We dealt with the concept of a crown not too long ago, in mishna 7
(www.torah.org/learning/pirkei-avos/chapter4-7a.html). There we discussed
primarily the crown of a king. Here I would like to approach it from a
slightly different angle and focus more on the crown of Torah. Regarding
that, the Talmud points out that not only is this crown superior to the
others, but it is the only one available to all who are prepared to devote
themselves to it. As the Talmud (paraphrased) expresses it: The crown of
priesthood Aaron merited to take. The crown of kingship David merited. The
crown of Torah is still in its place. All who want to take it, let him come
and take (Yoma 72b).
Of Maimonides' many classic works on Judaism, his greatest is the Mishne
Torah (lit., copy or repetition of the Torah). It is a detailed,
comprehensive, yet highly-readable summary of virtually all Jewish law.
(Torah.org's "Jewish Law Overview"
(www.torah.org/learning/halacha-overview/), authored by my father OBM, is
an excellent abridgment of it. We're also covering a section of it in this
writer's "Maimonides Views Life" course (www.torah.org/learning/mlife/).)
One of the sections of the Mishne Torah is devoted to the laws of Torah
study. Chapters 1-2 there discuss the basic obligation -- who must study,
what one must study, when one must study, the obligation of a father to a
son and of a community to maintain Torah institutions, etc. Chapter 3 seems
to begin anew. It begins by paraphrasing our mishna (as well as Yoma 72
quoted above) and continues with a discussion of the crown of Torah, the
greatness and uniqueness of the Torah, the ideal way to study it, and
deterrents to accomplishing in Torah study.
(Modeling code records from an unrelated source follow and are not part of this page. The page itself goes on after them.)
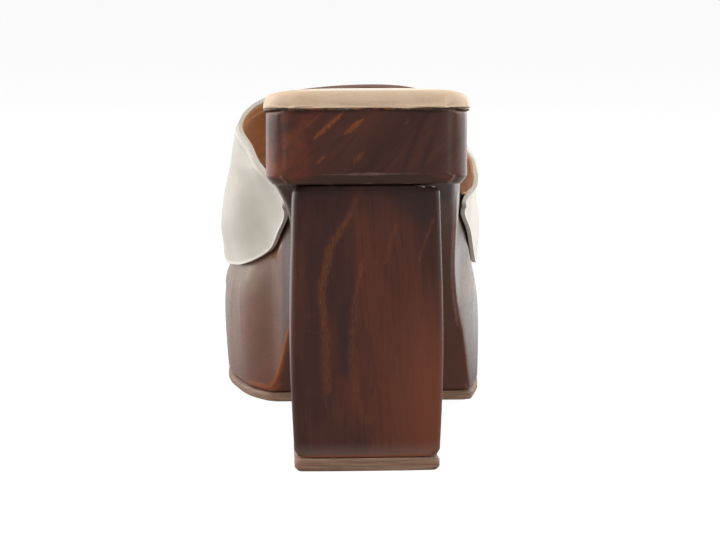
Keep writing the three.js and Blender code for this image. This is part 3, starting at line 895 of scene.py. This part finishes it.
def soft_box(name, turn, height, distance, size, power):
    """A soft box turned this many degrees to the right of the shoe's back, facing the shoe."""
    lamp = bpy.data.lights.new(name, "AREA")
    lamp.shape = "RECTANGLE"
    lamp.size, lamp.size_y = size
    lamp.energy = power
    box = bpy.data.objects.new(name, lamp)
    box.location = AIM + Vector((distance * sin(radians(turn)), -distance * cos(radians(turn)), height))
    box.rotation_euler = (AIM - box.location).to_track_quat("-Z", "Y").to_euler()
    bpy.context.collection.objects.link(box)


soft_box("left_strip", -40, 0.3, 1.4, (0.3, 1.2), 5.0)
soft_box("right_strip", 39, 0.3, 1.4, (0.3, 1.2), 5.5)
soft_box("left_wall", -98, 0.3, 1.2, (1.0, 1.2), 14.0)
soft_box("right_wall", 92, 0.3, 1.2, (1.0, 1.2), 10.0)
soft_box("right_back", 138, 0.2, 1.2, (0.5, 1.0), 5.0)
soft_box("left_back", -140, 0.2, 1.2, (0.3, 1.0), 3.0)
soft_box("front_panel", -6, 1.05, 1.1, (0.9, 0.5), 7.0)
soft_box("top_panel", 0, 1.4, 0.1, (1.1, 1.1), 10.0)

world = bpy.data.worlds.new("white_paper_room")
bpy.context.scene.world = world
world.use_nodes = True
tree = world.node_tree
sky = tree.nodes["Background"]
_, ahead, _ = axes(tree, add(tree, "ShaderNodeTexCoord").outputs["Generated"])
strength = between(tree, ahead, -0.1, 0.75, 0.08, 0.9)
seen = add(tree, "ShaderNodeLightPath").outputs["Is Camera Ray"]
strength = maths(tree, "MAXIMUM", strength, maths(tree, "MULTIPLY", seen, SEEN_SKY))
tree.links.new(strength, sky.inputs["Strength"])
sky.inputs["Color"].default_value = (1.0, 1.0, 1.0, 1.0)

lens = bpy.data.cameras.new("camera")
lens.lens = 155.0
lens.sensor_width = 36.0
lens.clip_start = 0.05
lens.clip_end = 60.0
camera = bpy.data.objects.new("camera", lens)
camera.location = (-0.06787, -1.11453, 0.2)
camera.rotation_euler = (radians(90 - 7.6), 0.0, radians(-3.5))
bpy.context.collection.objects.link(camera)
bpy.context.scene.camera = camera
bpy.context.scene.view_settings.view_transform = "Standard"
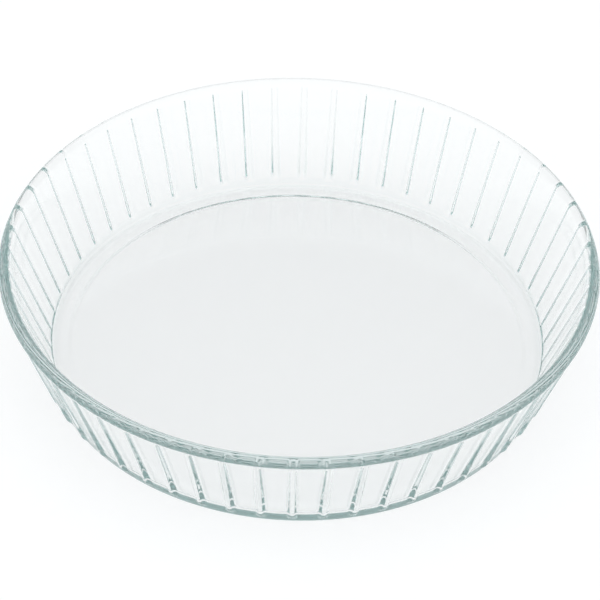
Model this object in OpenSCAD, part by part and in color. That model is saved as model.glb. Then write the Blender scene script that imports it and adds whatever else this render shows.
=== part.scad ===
// Round ribbed baking dish in clear pressed glass, one piece, open at the top.
// Origin at the centre of the base, +Z up through the opening.

/* [Rim] */
// Outer diameter of the rim
rim_d = 260; // [245:1:300]
// Thickness of the rolled rim, which is flush with the wall on the inside
bead_d = 5.4; // [5.2:0.1:7]
// Radius of the hollow where the rim meets the wall
neck_r = 1.2; // [0.8:0.1:2]

/* [Bowl] */
// Overall height
height = 52; // [40:0.5:70]
// Diameter at which the slanted wall reaches the table
base_d = 223; // [200:1:240]
// Thickness of the wall between the ribs
wall_t = 4.4; // [3.2:0.1:4.6]
// Thickness of the floor above the table
floor_t = 4; // [3:0.1:7]
// Radius of the outer corner at the base
corner_r = 2; // [1:0.1:3]
// Radius of the inner corner at the floor
inner_r = 5; // [4:0.5:12]

/* [Ribs] */
// Number of ribs round the wall
rib_count = 56; // [24:1:64]
// Width of one rib where it leaves the wall
rib_w = 4.6; // [2.5:0.1:5.5]
// Height of one rib above the wall
rib_h = 1; // [0.5:0.05:1.4]
// Distance from the table to the lower end of a rib
rib_foot = 3; // [2.6:0.1:8]

/* [Foot] */
// Width of the flat ring the dish stands on
foot_w = 8; // [5:0.5:16]
// Depth of the shallow recess inside that ring
recess_h = 0.6; // [0.3:0.1:1]

/* [Hidden] */

ring_fn = 112;
arc_fn = 28;

// How far an arc passes the line it blends into, so that the two cross cleanly
lap = 0.01;

// Rim bead: its centre, and how far that centre is from the outer wall line
bead_r = bead_d / 2;
bead_x = rim_d / 2 - bead_r;
bead_z = height - bead_r;
bead_out = bead_r - wall_t - lap;
base_x = base_d / 2;

// Lean of the wall from the vertical, for which its inner face runs into the bead
run = bead_x - base_x;
tilt = acos(bead_out / norm([run, bead_z])) - atan2(bead_z, run);
st = sin(tilt);
ct = cos(tilt);
bead_up = run * st + bead_z * ct;

// Point at a distance up the outer wall line and a distance out from it
function at(up, out) = [base_x + up * st + out * ct, up * ct - out * st];

// Outer corner: runs into the table plane and the outer wall line
corner_up = corner_r * (1 - st) / ct;
corner_c = at(corner_up, -corner_r);

// Inner corner: runs into the floor and the inner wall line
inner_up = (floor_t + inner_r - (wall_t + inner_r) * st) / ct;
inner_c = at(inner_up, -wall_t - inner_r);

// Hollow under the rim: runs into the bead and the outer wall line
neck_up = bead_up - sqrt(pow(bead_r + neck_r, 2) - pow(bead_out - neck_r, 2));
neck_c = at(neck_up, neck_r);

// Rib: part of a round bar laid along the outer wall line, sunk a little into the wall
bar_r = (rib_w * rib_w / 4 + rib_h * rib_h) / (2 * rib_h);
rib_top = neck_up - 0.4;
rib_sunk = 1;

// Foot ring
foot_x = corner_c[0] - foot_w;
recess_run = 2;

module corner_tip() {
  difference() {
    polygon([corner_c, [corner_c[0], -1], [base_x + 1, -1], at(corner_up, 1)]);
    translate(corner_c) circle(r = corner_r + lap, $fn = arc_fn);
  }
}

module outer_shape() {
  difference() {
    polygon([
      [0, 0],
      [base_x, 0],
      at(neck_up, 0),
      neck_c,
      [bead_x, bead_z],
      at(bead_up, -wall_t),
      [0, at(bead_up, -wall_t)[1]]
    ]);
    translate(neck_c) circle(r = neck_r + lap, $fn = arc_fn);
    corner_tip();
  }
}

module cavity_shape() {
  polygon([
    [-1, floor_t],
    [inner_c[0], floor_t],
    inner_c,
    at(inner_up, -wall_t),
    at(bead_up, -wall_t),
    at(bead_up + 5, -wall_t - 5),
    [-1, height + 5]
  ]);
  translate(inner_c) circle(r = inner_r + lap, $fn = arc_fn * 2);
}

module recess_shape() {
  polygon([
    [-1, -1],
    [foot_x + recess_run / recess_h, -1],
    [foot_x - recess_run, recess_h],
    [-1, recess_h]
  ]);
}

module half_section() {
  difference() {
    outer_shape();
    cavity_shape();
    recess_shape();
  }
  translate([bead_x, bead_z]) circle(r = bead_r, $fn = arc_fn);
}

module rib_shape() {
  intersection() {
    translate([rib_h - bar_r, 0]) circle(r = bar_r, $fn = arc_fn);
    translate([-rib_sunk, -rib_w]) square([rib_sunk + rib_h + 1, rib_w * 2]);
  }
}

module rib() {
  translate([base_x, 0, 0])
    rotate([0, tilt, 0])
      translate([0, 0, rib_foot])
        linear_extrude(height = rib_top - rib_foot) rib_shape();
}

module ribs() {
  for (i = [0 : rib_count - 1])
    rotate([0, 0, -90 + i * 360 / rib_count])
      rib();
}

module dish() {
  color([0.80, 0.90, 0.88]) {
    rotate_extrude($fn = ring_fn) half_section();
    ribs();
  }
}

dish();
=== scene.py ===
import math

import bmesh
import bpy
from mathutils import Matrix, Vector


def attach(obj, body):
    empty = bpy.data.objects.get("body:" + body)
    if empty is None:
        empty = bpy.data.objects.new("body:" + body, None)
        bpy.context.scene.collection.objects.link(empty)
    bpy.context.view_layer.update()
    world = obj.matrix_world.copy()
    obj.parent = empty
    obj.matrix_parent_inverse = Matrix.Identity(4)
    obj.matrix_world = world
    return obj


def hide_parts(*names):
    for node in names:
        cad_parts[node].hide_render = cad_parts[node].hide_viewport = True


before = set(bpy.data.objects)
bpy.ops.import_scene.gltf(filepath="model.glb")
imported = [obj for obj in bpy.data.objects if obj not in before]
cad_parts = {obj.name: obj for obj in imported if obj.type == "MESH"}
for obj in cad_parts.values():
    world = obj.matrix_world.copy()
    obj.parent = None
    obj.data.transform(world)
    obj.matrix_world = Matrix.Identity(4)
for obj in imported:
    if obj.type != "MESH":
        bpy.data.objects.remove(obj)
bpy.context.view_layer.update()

mm = 0.001


# Small helpers

def hexToLinear(code):
    channels = [int(code[i:i + 2], 16) / 255 for i in (1, 3, 5)]  # sRGB, 0 to 1
    linear = [c / 12.92 if c <= 0.04045 else ((c + 0.055) / 1.055) ** 2.4 for c in channels]
    return (*linear, 1.0)


def addNode(tree, kind, settings=None, links=None):
    # settings: property or input name to value; links: input name to an output socket
    node = tree.nodes.new(kind)
    for name, value in (settings or {}).items():
        if name in node.inputs:
            node.inputs[name].default_value = value
        else:
            setattr(node, name, value)
    for name, socket in (links or {}).items():
        tree.links.new(socket, node.inputs[name])
    return node


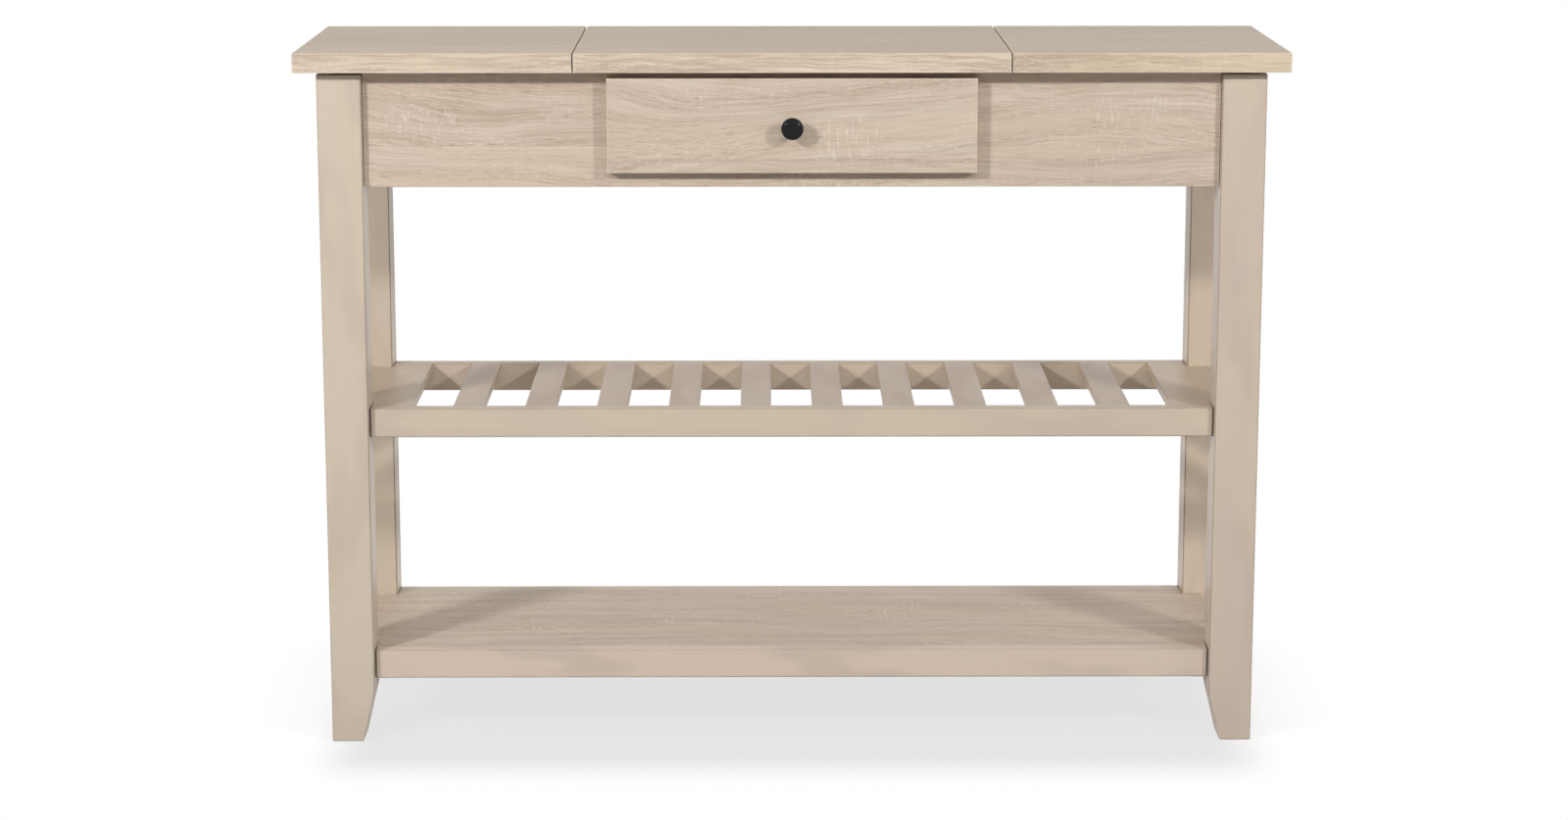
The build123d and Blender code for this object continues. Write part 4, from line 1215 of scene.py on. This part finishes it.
# Metres, sizes being width and height. The left key lamp shines along KEY_WAY and the right one
# is its mirror image; their two levels differ. A side lamp stands at either side.
KEY_WAY, KEY_DISTANCE, KEY_AIM = (0.95, 1.0, -0.63), 4.2, Vector((0, -0.15, 0.6))
KEY_SIZE, KEY_LEVELS = (0.5, 0.24), (0.51, 0.38)
CATCH_SIZE, CATCH_LEVEL = (0.55, 0.27), 0.2
BODY_MIDDLE = (0, 0, 0.5)
SIDE_PLACE, SIDE_SIZE, SIDE_LEVEL = (3.4, 0.3, 1.0), (2.0, 2.0), 0.16

# Place, target, size and level. The back one is low, to reach the back and not the tops.
FILL_LAMPS = {
    "front fill lamp": ((0, -5.5, 3.9), KEY_AIM, (3.0, 1.0), 0.13),
    "back fill lamp": ((0, 5.0, 0.75), BODY_MIDDLE, (3.4, 0.9), 0.22),
}

# The world round the object is white to look at, and gives this level of a warmer light
WHITE, WORLD_LIGHT, WORLD_LEVEL = grey(1.0), (1.0, 0.965, 0.925, 1), 0.24


def make_lights():
    """Two key lamps for the double shadows, side lamps, fills and the world."""
    key = Vector(KEY_WAY).normalized() * KEY_DISTANCE
    for side, name, level in zip((1, -1), ("left", "right"), KEY_LEVELS):
        position = KEY_AIM - Vector((key.x * side, key.y, key.z))
        soft_lamp(f"front {name} lamp", position, KEY_AIM, KEY_SIZE, level, mirrored=False)
        # The same soft box as polished pieces mirror it, dimmer, so that the top doesn't
        # glare when it is seen from behind
        catch = f"{name} catch light"
        soft_lamp(catch, position, KEY_AIM, CATCH_SIZE, CATCH_LEVEL, lights=False)
        x, y, z = SIDE_PLACE
        soft_lamp(f"{name} side lamp", (-x * side, y, z), BODY_MIDDLE, SIDE_SIZE, SIDE_LEVEL)
    for name, (place, target, size, level) in FILL_LAMPS.items():
        soft_lamp(name, place, target, size, level, mirrored=False)
    world = bpy.data.worlds.new("studio")
    bpy.context.scene.world = world
    world.use_nodes = True
    world.node_tree.nodes.clear()
    b = Bench(world.node_tree)
    seen = b.directly_seen()
    strength = b.step(seen, 0.0, 1.0, WORLD_LEVEL, 1.0)
    colour = b.mix(seen, WORLD_LIGHT, WHITE)
    background = b.node("ShaderNodeBackground", {"Color": colour, "Strength": strength})
    b.node("ShaderNodeOutputWorld", {"Surface": background.outputs[0]})


# Camera: metres, millimetres of lens and sensor, and degrees down and round to the right
CAMERA_PLACE, CAMERA_DOWN, CAMERA_RIGHT = (-0.039, -4.6, 1.35), 11.12, 0.37
LENS, SENSOR_WIDTH, LENS_SHIFT = 79.85, 36.0, -0.015


def make_camera():
    """The view that the photograph was taken in."""
    data = bpy.data.cameras.new("camera")
    data.sensor_width = SENSOR_WIDTH
    data.lens = LENS
    data.shift_y = LENS_SHIFT
    camera = bpy.data.objects.new("camera", data)
    camera.location = CAMERA_PLACE
    camera.rotation_euler = (math.radians(90 - CAMERA_DOWN), 0, math.radians(-CAMERA_RIGHT))
    bpy.context.scene.collection.objects.link(camera)
    bpy.context.scene.camera = camera
    bpy.context.scene.view_settings.view_transform = "Standard"


make_floor()
make_lights()
make_camera()

bpy.context.view_layer.update()
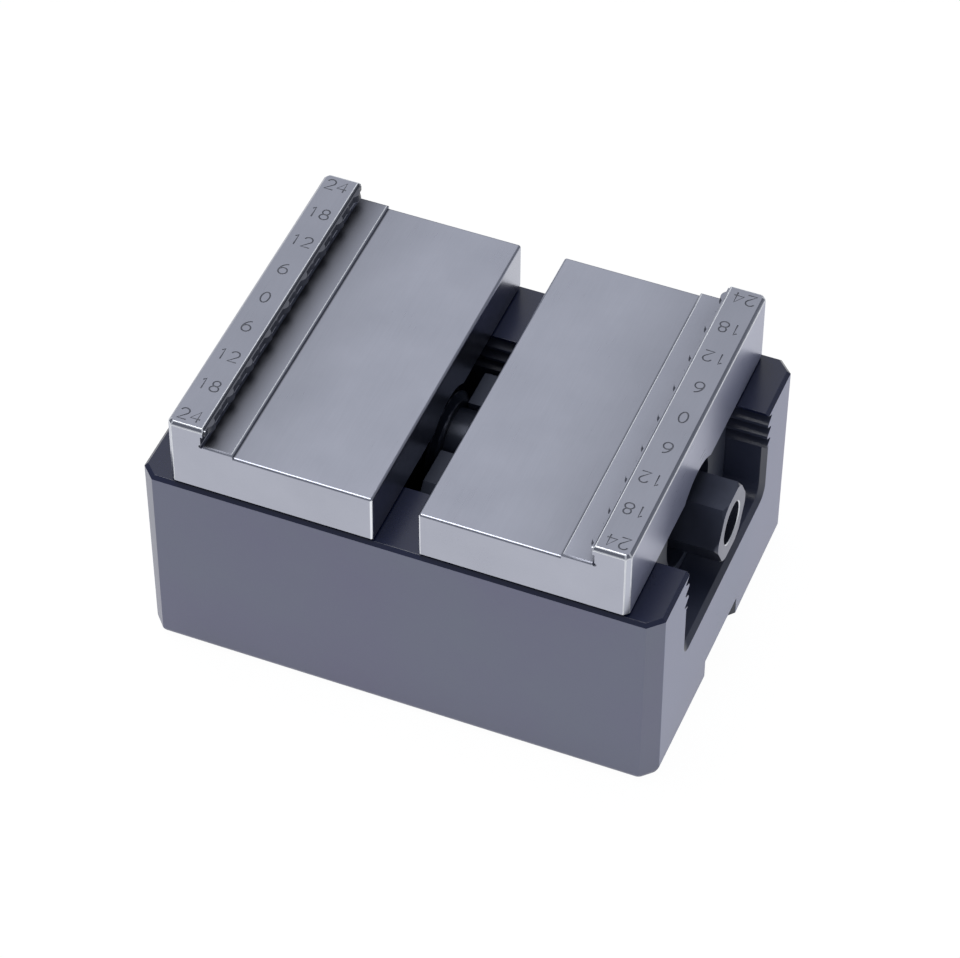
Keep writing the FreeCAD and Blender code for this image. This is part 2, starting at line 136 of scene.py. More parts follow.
class Finish:
    """A material with one metal shader, and the object coordinates that its patterns follow."""

    def __init__(self, name, metallic, roughness, ior=1.5):
        self.material = bpy.data.materials.new(name)
        self.material.use_nodes = True
        tree = self.material.node_tree
        tree.nodes.clear()
        output = tree.nodes.new("ShaderNodeOutputMaterial")
        self.shader = tree.nodes.new("ShaderNodeBsdfPrincipled")
        tree.links.new(self.shader.outputs[0], output.inputs[0])
        self.shader.inputs["Metallic"].default_value = metallic
        self.shader.inputs["Roughness"].default_value = roughness
        self.shader.inputs["IOR"].default_value = ior
        coordinates = tree.nodes.new("ShaderNodeTexCoord")
        self.place = Strand(tree, coordinates.outputs["Object"])

    def link(self, name, strand):
        self.place.tree.links.new(strand.socket, self.shader.inputs[name])

    def bump(self, height, depth):
        """Feeds a height from 0 to 1 into the normal, this deep in metres."""
        inputs = {"Strength": 1.0, "Distance": depth, "Height": height}
        self.link("Normal", self.place.node("ShaderNodeBump", {}, inputs))


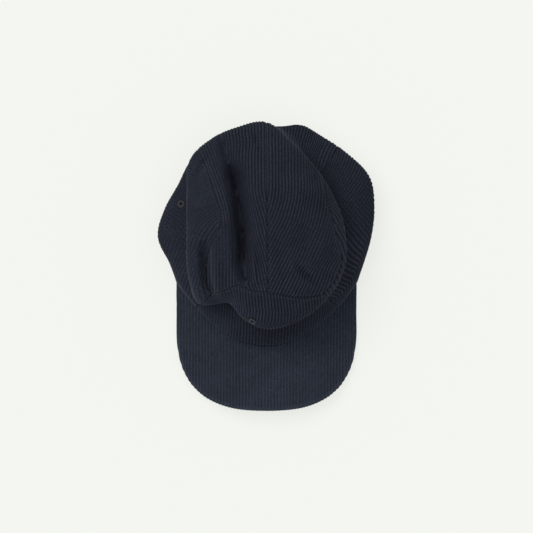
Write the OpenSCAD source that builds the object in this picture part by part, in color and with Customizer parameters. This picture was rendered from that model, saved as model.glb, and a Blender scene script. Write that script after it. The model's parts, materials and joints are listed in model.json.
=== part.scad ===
// Soft five-panel corduroy cap, resting on a table with its crown slumped over its sides.
// Millimetres. +Z up, the bill points along -Y, and the origin is on the table under the cap's middle.

/* [Head opening] */
// Half of the opening's width, at the bill's ends
rim_half_width = 91; // [89:0.5:93]
// How far the opening reaches behind the bill's ends
rim_reach_back = 130; // [128:0.5:132]
// How far the bill seam bows forward of the bill's ends
rim_bow_front = 64.5; // [62:0.5:67]

/* [Crown] */
// Height of the slumped crown's dome
crown_height = 84; // [80:1:88]
// Thickness of a corduroy panel
cloth = 1.8; // [1.2:0.1:2]
// Height of the strap opening, as a share of the cloth below the crown's fold
arch_share = 0.62; // [0.5:0.02:0.7]
// Outer diameter of a stitched eyelet
eyelet_size = 6.6; // [5.6:0.2:8]

/* [Bill] */
// Half of the bill's width
bill_half_width = 90.5; // [88:0.5:91]
// Distance from the bill's ends to its front edge
bill_reach = 130; // [126:0.5:134]
// Rise of the bill's middle above its side edges
bill_arch = 16; // [12:0.5:18]
// Thickness of the bill's plastic board
board = 1.6; // [1.2:0.1:2]

/* [Strap] */
// Height of the strap
strap_height = 16; // [14:0.5:17]
// Thickness of the strap
strap_cloth = 1.4; // [1:0.1:1.6]
// Height of the sweatband
band_height = 24; // [20:1:26]

/* [Hidden] */

navy = "#232a38";
twill = "#2b3040";
brass = "#b08d4a";
bill_ends_y = -14.5;      // where the bill's two ends meet the crown
pole = [0, 30];           // middle of the crown's top, in plan
fold_at = 0.55;           // share of the way from the pole to the rim where the top folds over
join_gap = 0.6;           // room between the bill and the crown, so that the bill can tilt
fine = 96;                // facets of the true cylinders

// ---- The slumped crown, as rings of [radius from the pole, height], every 30 degrees from +X.
// From the rim the cloth bellies out, tucks in, and folds over at the edge of the top.

belly_ring = [[104, 22], [118.5, 22], [114.5, 19], [111, 15], [107, 15], [103, 19],
              [108, 21], [98.5, 22], [100, 26], [106, 31], [100, 26], [99, 22]];
tuck_ring  = [[71, 42], [71, 38], [85, 33], [111, 22], [108, 22], [85, 32],
              [72, 41], [80, 42], [76, 46], [84, 47], [81, 46], [77, 42]];
fold_ring  = [[78.5, 57], [76.5, 52], [87, 45], [113.5, 36], [111.3, 37], [89, 48],
              [78.5, 57], [88, 57], [79, 62], [91.5, 63], [87, 62], [84, 60]];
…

Before we look more closely at that chapter, we note that is unique within
the Mishne Torah (to my knowledge). When Maimonides explains other mitzvos
(commandments), he does not first explain the basics and then come along
afterwards to explain even greater ways to fulfill them. He explains each
mitzvah in its entirety and moves on. There is no "crown" of the other
mitzvos. By Torah study, however, Maimonides approaches it on two distinct
levels -- the regular obligation, and the "crown" approach. What is it about
Torah study that it contains within it an entirely different level of
fulfillment known as the crown? And again, what *is* the concept of a crown?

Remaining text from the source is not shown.